While Sachdev was hunting for finance, he was working with the National Institute of Design on blending Indian craftsmanship and design with Western aesthetics, and travelling the length and breadth of the country, locating clusters of artisans practising their traditional craft. He established contact with, among others, leather workers in Biaora in Madhya Pradesh, Ikat weavers in Pochampally, Mangalgiri weavers in Guntur, muslin weavers in Burdwan and Kantha embroideres in Shantipur in West Bengal, lacquer workers in Channapatna in Karnakata, block printers in Bagru in Rajasthan, metal workers in Bidar, applique workers in Mithapur, Gujarat, and made his proposition. The talent of artisans of nearly every state in India (including the newly created one of Telangana) is represented in Caravan products, a unique achievement by itself for a private enterprise.

But it was four long years before funding came through. The initial investment finally arrived from the public sector National Skills Development Corporation (NSDC), in 2012. NSDC recognised that Sachdev’s vision was tightly aligned with its own mission of up-skilling of artisans. Caravan was finally on the road.

By this time, the design team was in place. The firm began holding formal training courses for each cluster it planned to work with. Last year, it trained more than 500 artisans. By 2017, Sachdev hopes to take the aggregate number to beyond 30,000.

Says Sudipta Sinha, director and chief operating officer, Caravan Craft: “Every product of ours has three aspects: functionality, aesthetics and a story behind the product. To achieve all three, we had to do some deep design intervention, aligning colour palettes and silhouettes with consumer trends. We spent an immense amount of time on fabric and craft interpretation, and product detailing.”

As a result, the journey that a standard Caravan kurta may undertake—depending on the design—can often be extraordinarily long, literally. The material may actually travel 4,000 km to be finally ready for sale. For example, the design is done in Bangalore, the muslin woven in Burdwan, cut in Bangalore, the applique work done in Ahmedabad, and then the applique work is stitched onto the kurta back in Bangalore, and shipped to the Pune store. And at no point is there any middleman. The revenues are shared with the artisans.

“As far back as 325 BC, Alexander the Great was struck by Bandhini printwork in India,” says Sachdev. “But we have done very little about developing our wonderful traditional handicrafts to be in tune with the evolving customer. Today, we have a huge mass of globally aware and culturally proud Indians. And culture can clearly be a motivation for consumption, if it is adapted to modern tastes and needs.” Caravan has been careful to keep the price premium, but not luxury. The logic: the customer should see it as value for money for the amount of thought and labour that have been visibly invested in every piece.

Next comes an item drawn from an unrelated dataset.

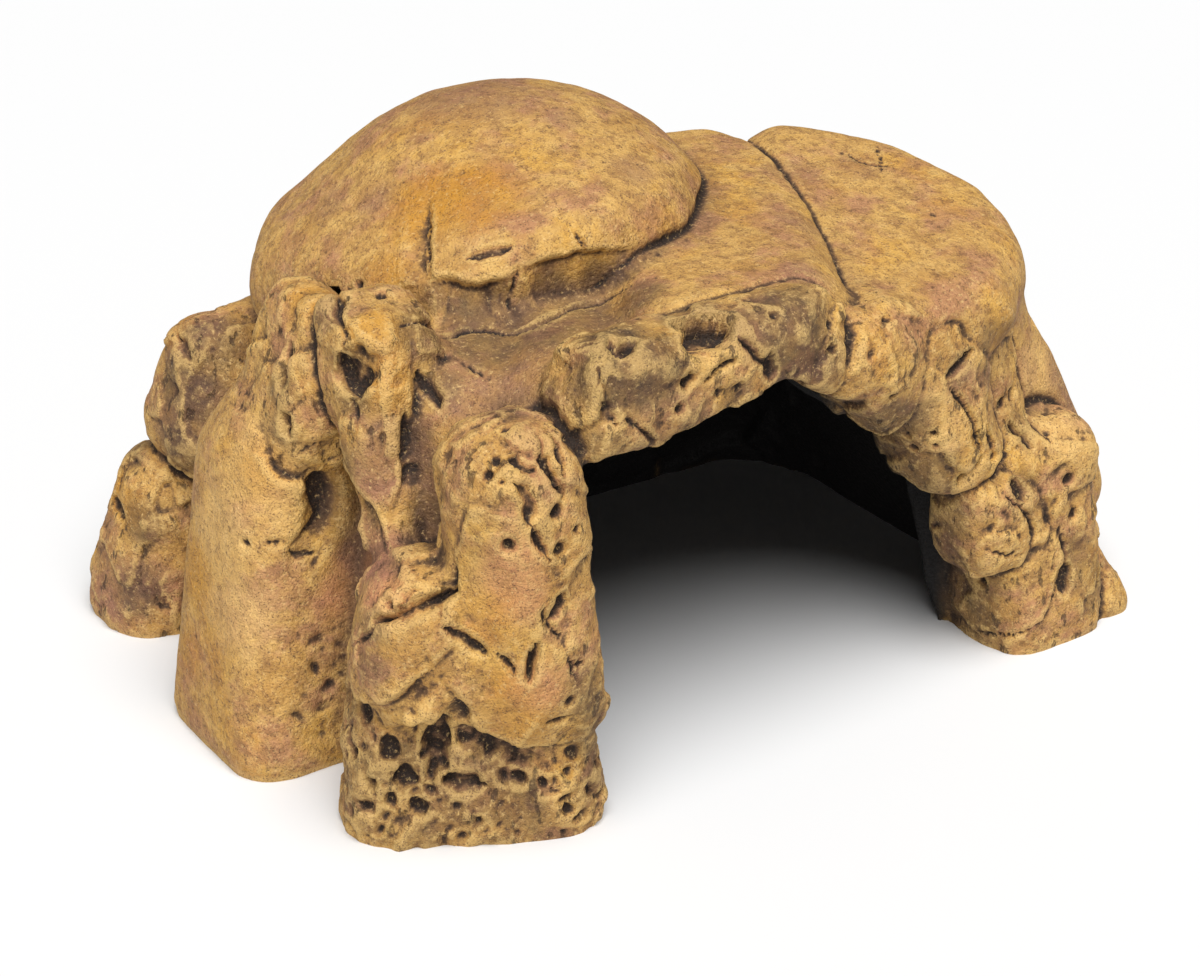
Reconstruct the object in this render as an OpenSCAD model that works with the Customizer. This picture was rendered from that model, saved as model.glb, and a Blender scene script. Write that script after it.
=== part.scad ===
// Hollow rock cave for an aquarium or terrarium floor: a domed shell with an open
// base, an arched mouth at the front (-Y), and stones bonded over and around it.

/* [Cave] */
// Height of the cave over the floor
cave_h = 122; // [110:1:135]

/* [Mouth] */
// Width of the arched mouth at the floor
mouth_w = 104; // [96:1:106]
// Height of the mouth at its crown
mouth_h = 84; // [72:1:86]

/* [Dome] */
// Half width of the ring that the dome's lip follows
dome_rx = 38; // [35:1:40]
// Half depth of that ring
dome_ry = 38; // [34:1:40]
// Height of the lip's middle at the front
lip_z = 104; // [100:1:106]
// Rounding of the lip at the front
lip_r = 8; // [7:1:10]

/* [Quality] */
// Segments on each round corner of a stone
knob_fn = 20; // [16:2:30]

/* [Hidden] */

// Side of the box that holds everything above the floor
reach = 400;
// How far the stones that stand on the floor are drawn below it, to be cut flat
sunk = 10;
// The same for the air inside, whose round lower edges stay below the floor
cavity_sunk = 20;
// How deep the mouth is cut in from the front, and where that cut ends
mouth_depth = 76;
mouth_back = -20;
// Rounding in the corners of the mouth's outline
mouth_round = 6;
// Middle of the dome's lip ring, and how much lower and fuller it is at the back and left
dome_at = [-28, 14];
back_drop = 22;
back_swell = 12;
left_drop = 14;
// Degrees from one knob of the lip ring to the next
lip_step = 30;
// The dome's crown: its middle, its height over that and its share of width to height
crown_at = [-18, 20];
crown_rise = 28;
crown_spread = 1.5;
// Segments on the large rounds: the dome, its crown and the mouth's corners
crown_fn = 36;
// Shift that puts the middle of the layout over the origin
to_centre = [3, -2.5, 0];

// One stone: a box with round corners, narrower or wider and shifted at its top.
// size is [width, depth, height], taper the top's share of the bottom's width and depth.
module boulder(at, size, taper = 0.8, lean = [0, 0], turn = 0, edge = 8) {
    translate(at)
        rotate([0, 0, turn])
            hull()
                for (x = [-1, 1], y = [-1, 1]) {
                    translate([x * (size[0] / 2 - edge), y * (size[1] / 2 - edge), edge])
                        sphere(r = edge, $fn = knob_fn);
                    translate([lean[0] + x * (size[0] * taper / 2 - edge),
                               lean[1] + y * (size[1] * taper / 2 - edge), size[2] - edge])
                        sphere(r = edge, $fn = knob_fn);
                }
}

// One roof slab over the given plan corners; its top slopes by tilt [per x, per y]
module slab(corners, top, tilt, edge) {
    hull()
        for (c = corners)
            translate([c[0], c[1], top + tilt[0] * c[0] + tilt[1] * c[1] - edge])
                sphere(r = edge, $fn = knob_fn);
}

// Keeps what is above the floor, so that the base is flat
module above_floor() {
    intersection() {
        union() children();
        translate([-reach / 2, -reach / 2, 0]) cube([reach, reach, reach]);
    }
}

// One closed solid, cut flat at the floor and kept at its own size
module cast_solid() {
    resize([0, 0, 0]) above_floor() children();
}

// The hollow shell's outside, before the stones are bonded over it
module shell_outer() {
    // dome under the capstone
    translate([-25, 15, 50])
        sphere(r = 50, $fn = crown_fn);
    // neck that carries the dome's lip
    boulder([-30, -5, 60], [76, 50, 42], taper = 0.85);
    // left wall, flaring out to the floor
    boulder([-70, 15, -sunk], [50, 70, 90], taper = 0.7, lean = [5, -5], edge = 15);
    // front left corner, behind the pillar
    boulder([-65, -30, -sunk], [40, 40, 100], taper = 0.85, lean = [5, 0], edge = 12);
    // flat roof over the mouth
    slab([[-50, -45], [40, -45], [65, -30], [60, 0], [25, 20], [-30, -10]], 95, [-0.05, 0.1], 14);
    // right flank, steep down to the floor
    boulder([75, -10, -sunk], [58, 85, 90], taper = 0.75, lean = [-10, 0], edge = 15);
    // back wall
    boulder([5, 45, -sunk], [160, 50, 95], taper = 0.75, lean = [-5, -10], edge = 16);
}

// The air inside
module shell_cavity() {
    boulder([0, 0, -cavity_sunk], [150, 95, 100], taper = 0.7, lean = [-6, 0], edge = 18);
}

// Outline of the mouth, seen from the front: upright at the left, sloping at the right
module mouth_outline() {
    side = mouth_w / 2;
    offset(r = mouth_round, $fn = crown_fn) offset(delta = -mouth_round)
        polygon([[-side, -sunk], [-side - 6, mouth_h - 4], [-side * 0.8, mouth_h - 6],
                 [-side * 0.2, mouth_h], [side * 0.2, mouth_h * 0.85], [side * 0.7, mouth_h * 0.5],
                 [side, 0], [side, -sunk]]);
}

module mouth() {
    translate([0, mouth_back, 0])
        rotate([90, 0, 0])
            linear_extrude(height = mouth_depth) mouth_outline();
}

// The dome: a ring of lip knobs on an ellipse, lower and fuller at the back, and a crown
module capstone_form() {
    hull() {
        for (a = [0 : lip_step : 360 - lip_step])
            let (back = max(0, sin(a)), left = max(0, -cos(a)))
                translate([dome_at[0] + dome_rx * cos(a), dome_at[1] + dome_ry * sin(a),
                           lip_z - back_drop * back - left_drop * left * left])
                    sphere(r = lip_r + back_swell * back, $fn = knob_fn);
        translate([crown_at[0], crown_at[1], cave_h - crown_rise])
            scale([crown_spread, crown_spread, 1])
                sphere(r = crown_rise, $fn = crown_fn);
    }
}

module middle_slab_form() {
    slab([[-25, -50], [5, -50], [35, 0], [35, 20], [5, 25], [-15, -20]], 102, [0, 0.05], 11);
}

module right_slab_form() {
    slab([[10, -57], [50, -55], [65, -44], [70, -25], [65, -5], [50, 10], [30, -15]],
         102, [0, 0.2], 10);
}

module left_brow_form() {
    boulder([-87, -2, 62], [20, 34, 38], taper = 0.75, lean = [7, -2], edge = 7);
}

module left_wedge_form() {
    boulder([-82, -34, 54], [16, 14, 49], taper = 1.5, lean = [6, 12], edge = 6);
}

module left_slab_form() {
    boulder([-91, 1, -sunk], [38, 46, 86], taper = 0.75, lean = [5, 2], edge = 11);
}

module left_pillar_form() {
    boulder([-66, -60, 18], [30, 28, 71], taper = 0.95, lean = [-4, 2], edge = 12);
}

module left_lobe_form() {
    boulder([-85, -50, 27], [30, 28, 34], taper = 0.85, turn = -30, edge = 9);
}

module left_foot_form() {
    boulder([-74, -49, -sunk], [54, 32, 52], taper = 0.9, lean = [0, 1], turn = -30, edge = 11);
}

module lintel_form() {
    boulder([-26, -59, 75], [70, 20, 25], taper = 0.95, edge = 8);
}

module crown_form() {
    boulder([15, -57, 60], [26, 24, 32], taper = 1.1, edge = 10);
}

module right_arch_form() {
    boulder([42, -57, 42], [26, 24, 47], taper = 1, lean = [-10, 2], edge = 10);
}

module right_cheek_form() {
    boulder([56, -51, 44], [22, 20, 32], taper = 0.9, lean = [-2, 2], edge = 7);
}

module right_shoulder_form() {
    boulder([85, -42, 14], [32, 30, 66], taper = 0.85, lean = [-20, 4], edge = 10);
}

module right_knuckle_form() {
    boulder([56, -61, 20], [28, 20, 26], taper = 0.9, lean = [-3, 0], edge = 7);
}

module right_foot_form() {
    boulder([70, -60, -sunk], [34, 27, 62], taper = 0.95, lean = [-3, 4], edge = 9);
}

module right_heel_form() {
    boulder([84, -57, -sunk], [26, 30, 38], taper = 0.75, lean = [-2, 6], edge = 9);
}

module rear_upper_form() {
    boulder([-70, 52, 36], [44, 32, 38], taper = 0.8, edge = 12);
}

module rear_lower_form() {
    boulder([-83, 62, -sunk], [46, 34, 52], taper = 0.8, lean = [2, -2], edge = 13);
}

// A stone of its own, cut back to the air inside the cave
module bonded(tint) {
    color(tint)
        translate(to_centre)
            cast_solid()
                difference() {
                    children(0);
                    if ($children > 1) children([1 : $children - 1]);
                    shell_cavity();
                    mouth();
                }
}

module cave_shell() {
    bonded("burlywood") {
        shell_outer();
        capstone_form();
        middle_slab_form();
        right_slab_form();
        left_brow_form();
        left_wedge_form();
        left_slab_form();
        left_pillar_form();
        left_lobe_form();
        left_foot_form();
        lintel_form();
        crown_form();
        right_arch_form();
        right_cheek_form();
        right_shoulder_form();
        right_knuckle_form();
        right_foot_form();
        right_heel_form();
    }
}

module dome_capstone() { bonded("tan") capstone_form(); }

module middle_roof_slab() {
    bonded("tan") {
        middle_slab_form();
        capstone_form();
    }
}

module right_roof_slab() {
    bonded("tan") {
        right_slab_form();
        middle_slab_form();
        capstone_form();
    }
}

module left_brow_stone() {
    bonded("tan") {
        left_brow_form();
        capstone_form();
    }
}

module left_wedge_stone() {
    bonded("tan") {
        left_wedge_form();
        left_brow_form();
        capstone_form();
    }
}

module left_wall_slab() {
    bonded("tan") {
        left_slab_form();
        left_brow_form();
        left_wedge_form();
        left_foot_form();
    }
}

module left_pillar_stone() {
    bonded("tan") {
        left_pillar_form();
        left_wedge_form();
    }
}

module left_lobe_stone() {
    bonded("tan") {
        left_lobe_form();
        left_pillar_form();
    }
}

module left_foot_stone() {
    bonded("tan") {
        left_foot_form();
        left_pillar_form();
        left_lobe_form();
    }
}

module lintel_stone() {
    bonded("tan") {
        lintel_form();
        left_pillar_form();
        middle_slab_form();
        right_slab_form();
    }
}

module arch_crown_stone() {
    bonded("tan") {
        crown_form();
        lintel_form();
        middle_slab_form();
        right_slab_form();
    }
}

module right_arch_stone() {
    bonded("tan") {
        right_arch_form();
        crown_form();
        right_slab_form();
    }
}

module right_cheek_stone() {
    bonded("tan") {
        right_cheek_form();
        right_arch_form();
        right_slab_form();
    }
}

module right_shoulder_stone() {
    bonded("tan") {
        right_shoulder_form();
        right_cheek_form();
        right_arch_form();
        right_slab_form();
    }
}

module right_knuckle_stone() {
    bonded("tan") {
        right_knuckle_form();
        right_arch_form();
        right_cheek_form();
        right_shoulder_form();
    }
}

module right_foot_stone() {
    bonded("tan") {
        right_foot_form();
        right_knuckle_form();
        right_arch_form();
        right_cheek_form();
        right_shoulder_form();
    }
}

module right_heel_stone() {
    bonded("tan") {
        right_heel_form();
        right_foot_form();
        right_shoulder_form();
    }
}

module rear_upper_boulder() {
    bonded("tan") {
        rear_upper_form();
        shell_outer();
        capstone_form();
    }
}

module rear_lower_boulder() {
    bonded("tan") {
        rear_lower_form();
        rear_upper_form();
        shell_outer();
    }
}

cave_shell();
dome_capstone();
middle_roof_slab();
right_roof_slab();
left_brow_stone();
left_wedge_stone();
left_wall_slab();
left_pillar_stone();
left_lobe_stone();
left_foot_stone();
lintel_stone();
arch_crown_stone();
right_arch_stone();
right_cheek_stone();
right_shoulder_stone();
right_knuckle_stone();
right_foot_stone();
right_heel_stone();
rear_upper_boulder();
rear_lower_boulder();
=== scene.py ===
from itertools import product
from math import cos, radians, sin
import bpy
import numpy as np
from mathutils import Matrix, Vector
from mathutils.bvhtree import BVHTree
from mathutils.kdtree import KDTree


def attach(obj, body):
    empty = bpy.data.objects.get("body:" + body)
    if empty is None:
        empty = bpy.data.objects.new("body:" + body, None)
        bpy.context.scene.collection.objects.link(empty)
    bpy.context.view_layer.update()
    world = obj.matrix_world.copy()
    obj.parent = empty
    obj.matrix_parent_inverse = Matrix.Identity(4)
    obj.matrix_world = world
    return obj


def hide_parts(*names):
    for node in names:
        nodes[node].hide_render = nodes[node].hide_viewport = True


# The stones are sculpted in millimetres as one fused skin, so that neighbours meet
# without a seam, then split along the CAD nodes' borders into closed pieces.
MM = 0.001
VOXEL = 0.8        # mesh size of the fused skin, mm
BASE_HEIGHT = 0.4                         # corners of the skin below this belong to the flat base, mm

# camera, light and floor
VIEW_AZIMUTH, VIEW_ELEVATION = -35, 27    # the camera's side, from which marks are placed too, degrees
CAMERA_TARGET = (-0.020, -0.0235, 0.045)  # m
CAMERA_DISTANCE = 0.5                     # m
LIGHT_LEVEL = 1.38                        # how much brighter than its paint a lit stone shows
SKY_LEVEL = 0.12                          # strength of the even light from all round
FLOOR_HALF = 6.0                          # half the floor's width, m
FLOOR_GREY = 0.74                         # how light the floor's own paint is, 0 to 1

# evening out, in rounds of averaging with the neighbours; where there are more numbers,
# each stage comes on top of the one before
FORM_ROUNDS = (14, 40, 110, 120)          # the stones' forms: sharp, even, rounded and runny
PAINT_ROUNDS = (5, 40, 260)               # the levels that fine, wide and vast hollows are told by
BORDER_ROUNDS = 6                         # a stone's soft border
GROOVE_ROUNDS = 3                         # that border for a groove, for each mm of its width
TRACE_ROUNDS = 4                          # the skin's directions where marks are traced
MOVE_ROUNDS = 6                           # the directions in which the skin moves
BASE_ROUNDS = 4                           # those moves on the flat base
SIGHT_ROUNDS = 3                          # the border of what is seen from inside
OWNER_ROUNDS = 6                          # votes between neighbours on the stone that a corner is of
OWN_VOTE = 1.5                            # how much its present stone counts in those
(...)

Caravan is already attracting the attention of just the type of people Sachdev is talking about. Investment banker Roopa Purushothaman shot to fame in 2004 as co-author of Goldman Sachs’ legendary BRIC (Brazil, Russia, India, China) report that placed India among the top three global economies by 2050. Purushothaman recently drove down from Mumbai to Pune to take a look at this unique fashion store she had been hearing about. She went back, a satisfied and loyal customer. “The level of craftsmanship coupled with design and high quality materials is striking in Caravan products,” she says. “It’s a unique balance that’s executed exceptionally well.”

The world is getting interested. When I call up Sachdev for a clarification, he is on the Paris leg of his European business tour. He is cagey about revealing details, but says that yes, some top retail and fashion chains are very interested. “Fingers crossed!” he says, laughing.

If Caravan can crack the global market, it will be the first Indian brand committed totally to traditional Indian craft to make it to the world fashionistas’ shopping list. All those years of pursuing a dream would then have paid off. As they should, in a fair world.